Gather from the listing below each line that includes the word "with", and copy it.
>>>
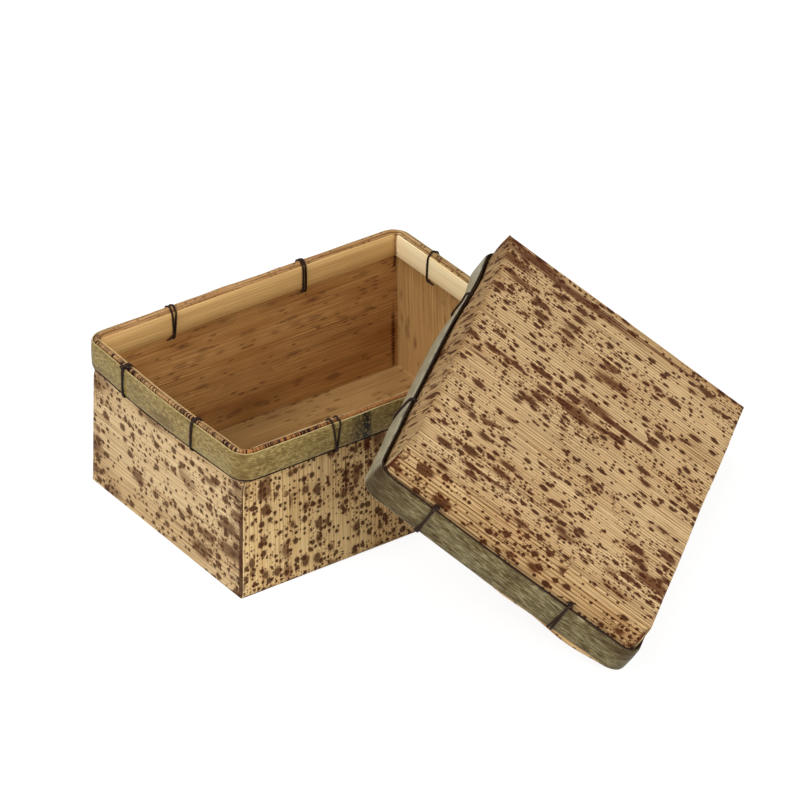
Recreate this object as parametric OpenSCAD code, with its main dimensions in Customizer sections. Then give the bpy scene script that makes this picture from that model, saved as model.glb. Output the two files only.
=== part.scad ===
// Two-part box of bamboo sheath: an open caddy and its lift-off lid.
// Each part is three crossed sheets of sheath. Its rim is folded over with a
// strip of sheath, clamped between split-bamboo bands and tied with cord.
// The caddy stands at the origin. The lid leans on the caddy's front right
// corner, with one long edge down on the surface that the caddy stands on.

/* [Caddy] */
// Outside length of the caddy at its base
caddy_length = 160; // [140:1:200]
// Outside width of the caddy at its base
caddy_width = 114; // [104:1:150]
// Height of the caddy from its base to the crest of its rim
caddy_height = 71.2; // [60:0.2:80]
// How far each short wall leans in from the base to the rim
end_wall_lean = 1.5; // [0:0.1:3]
// How far each long wall leans in from the base to the rim
side_wall_lean = 0.8; // [0:0.1:3]

/* [Lid] */
// Height of the lid from its rim to its top
lid_height = 27.2; // [25:0.1:32]
// Gap at each end between the caddy's outer band and the lid's inner band, closed
lid_end_gap = 5.9; // [2:0.1:8]
// Gap at each side between the caddy's outer band and the lid's inner band, closed
lid_side_gap = 2.2; // [2:0.1:6]
// How far each lid wall spreads from the top to the rim
lid_wall_flare = 0.6; // [0:0.1:2]

/* [Sheath sheets] */
// Thickness of one sheet of sheath
sheet = 0.45; // [0.3:0.05:0.8]

/* [Rim strips] */
// Thickness of the folded strip over the sheets' edge
strip_fold = 0.5; // [0.3:0.1:1]
// Thickness of the folded strip outside the walls
strip_outside = 1.4; // [1.2:0.1:2]
// Thickness of the folded strip inside the walls
strip_inside = 0.25; // [0.2:0.05:0.5]
// How far down the strip reaches from the crest of the rim
strip_reach = 11.5; // [6:0.5:12]

/* [Bands] */
// Height of the outer band
outer_band_height = 12.4; // [11.5:0.1:14]
// Thickness of the outer band
outer_band_thick = 1.2; // [0.8:0.1:2]
// Distance from the crest of the rim to the outer band
outer_band_drop = 1.1; // [0.8:0.1:1.6]
// Radius of the outer band's bends, on their outside
band_bend = 8.5; // [6:0.1:12]
// Length of the slanted lap that joins the outer band's ends
band_lap = 15; // [8:1:25]
// Height of each inner band
inner_band_height = 11; // [8:0.1:12]
// Thickness of each inner band
inner_band_thick = 0.9; // [0.6:0.1:1.5]
// Distance from the crest of the rim to the inner bands
inner_band_drop = 1.7; // [1:0.1:2.2]

/* [Cord] */
// Diameter of the cord of the ties
tie_cord = 0.85; // [0.6:0.05:1.2]
// Height and thickness of the cord under the outer band's edge
edge_cord = 0.8; // [0.5:0.1:1]
// Ties on the caddy's front, from its left and its right corner
caddy_front_ties = [45, 42]; // [20:1:50]
// Ties on the caddy's right side, from its front and its back corner
caddy_right_ties = [30, 26]; // [15:1:35]
// Ties on the caddy's back, from its right and its left corner
caddy_back_ties = [50, 40]; // [20:1:55]
// Ties on the caddy's left side, from its back and its front corner
caddy_left_ties = [29, 32]; // [15:1:40]
// Ties on the lid's front, the long side that is down, from its left and right corner
lid_front_ties = [36, 48]; // [20:1:60]
// Ties on the lid's right side, from its front and its back corner
lid_right_ties = [36, 22]; // [15:1:45]
// Ties on the lid's back, the long side that is up, from its right and left corner
lid_back_ties = [38, 52]; // [20:1:60]
// Ties on the lid's left side, from its back and its front corner
lid_left_ties = [26, 33]; // [15:1:45]

/* [Joins of the strips and bands] */
// Where the caddy's rim strips meet on the front, from the middle
caddy_front_join = -17; // [-20:1:20]
// Where the caddy's rim strips meet on the back, from the middle
caddy_back_join = 15; // [-15:1:20]
// Where the lid's rim strips meet, from the middle
lid_join = 10; // [-20:1:20]
// Middle of the lap in the caddy's outer band, on its front
caddy_lap = -22; // [-25:1:20]
// Middle of the lap in the lid's outer band, on its back
lid_lap = -47; // [-60:1:60]

/* [Resting place of the lid] */
// Turn of the lid's slope away from the caddy's length
lid_turn = 50.3; // [40:0.1:58]
// Gap between the lid's rim and the caddy's rim that it rests on
rest_gap = 0.3; // [0.3:0.1:0.9]
// Gap between the caddy's right side and the lid's end wall
end_gap = 0.35; // [0.3:0.05:3]
// Gap between the caddy's front right corner and the lid's underside
corner_gap = 3.6; // [1.5:0.1:4.5]

/* [Hidden] */
$fn = 48;
SEAT = 0.05;          // between a cord and what it lies on
HOLE_GAP = 0.15;      // round a cord in its hole through the wall
JOIN_GAP = 0.3;       // between two strip or band ends
BEND_WALL = 0.25;     // least thickness of the strip at a bend
TIE_BEND = 0.7;       // centre-line radius of a tie's corners
ROOT2 = sqrt(2);
FRONT = 0;
RIGHT = 1;
BACK = 2;
LEFT = 3;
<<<
* Answer
Recreate this object as parametric OpenSCAD code, with its main dimensions in Customizer sections. Then give the bpy scene script that makes this picture from that model, saved as model.glb. Output the two files only.
// Each part is three crossed sheets of sheath. Its rim is folded over with a
// strip of sheath, clamped between split-bamboo bands and tied with cord.
// corner, with one long edge down on the surface that the caddy stands on.